BEGIN DATA EXTRACT

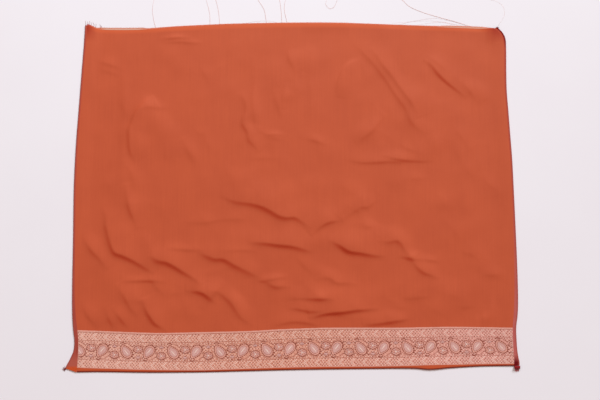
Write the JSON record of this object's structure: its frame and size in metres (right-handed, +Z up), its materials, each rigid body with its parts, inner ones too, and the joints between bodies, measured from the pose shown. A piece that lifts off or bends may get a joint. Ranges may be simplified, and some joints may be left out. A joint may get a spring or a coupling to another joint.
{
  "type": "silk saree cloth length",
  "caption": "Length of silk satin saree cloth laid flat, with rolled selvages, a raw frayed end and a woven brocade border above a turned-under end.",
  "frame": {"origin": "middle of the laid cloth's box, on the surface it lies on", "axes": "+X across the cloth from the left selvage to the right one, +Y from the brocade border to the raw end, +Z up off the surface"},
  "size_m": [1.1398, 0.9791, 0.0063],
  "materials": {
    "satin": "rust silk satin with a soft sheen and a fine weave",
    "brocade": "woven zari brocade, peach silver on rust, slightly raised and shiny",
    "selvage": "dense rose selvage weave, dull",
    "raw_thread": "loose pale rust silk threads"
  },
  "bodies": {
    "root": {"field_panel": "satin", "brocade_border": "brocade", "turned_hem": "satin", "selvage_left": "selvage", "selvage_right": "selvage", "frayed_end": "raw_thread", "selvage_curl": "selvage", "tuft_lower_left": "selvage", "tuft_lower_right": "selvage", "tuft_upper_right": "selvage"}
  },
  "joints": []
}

END DATA EXTRACT

**GOAL**
Reproduce the material exactly, with every line intact.

**COMPLETED EXERCISE**
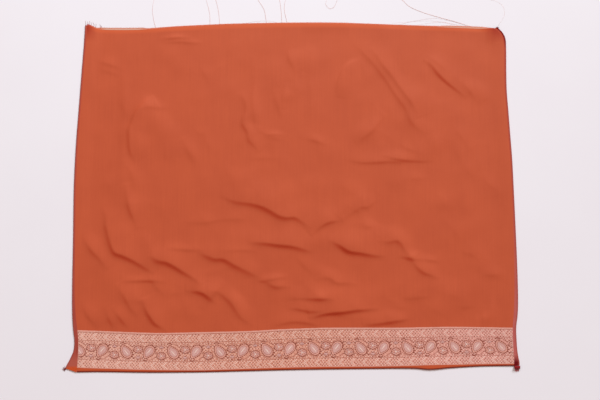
Write the JSON record of this object's structure: its frame and size in metres (right-handed, +Z up), its materials, each rigid body with its parts, inner ones too, and the joints between bodies, measured from the pose shown. A piece that lifts off or bends may get a joint. Ranges may be simplified, and some joints may be left out. A joint may get a spring or a coupling to another joint.
{
  "type": "silk saree cloth length",
  "caption": "Length of silk satin saree cloth laid flat, with rolled selvages, a raw frayed end and a woven brocade border above a turned-under end.",
  "frame": {"origin": "middle of the laid cloth's box, on the surface it lies on", "axes": "+X across the cloth from the left selvage to the right one, +Y from the brocade border to the raw end, +Z up off the surface"},
  "size_m": [1.1398, 0.9791, 0.0063],
  "materials": {
    "satin": "rust silk satin with a soft sheen and a fine weave",
    "brocade": "woven zari brocade, peach silver on rust, slightly raised and shiny",
    "selvage": "dense rose selvage weave, dull",
    "raw_thread": "loose pale rust silk threads"
  },
  "bodies": {
    "root": {"field_panel": "satin", "brocade_border": "brocade", "turned_hem": "satin", "selvage_left": "selvage", "selvage_right": "selvage", "frayed_end": "raw_thread", "selvage_curl": "selvage", "tuft_lower_left": "selvage", "tuft_lower_right": "selvage", "tuft_upper_right": "selvage"}
  },
  "joints": []
}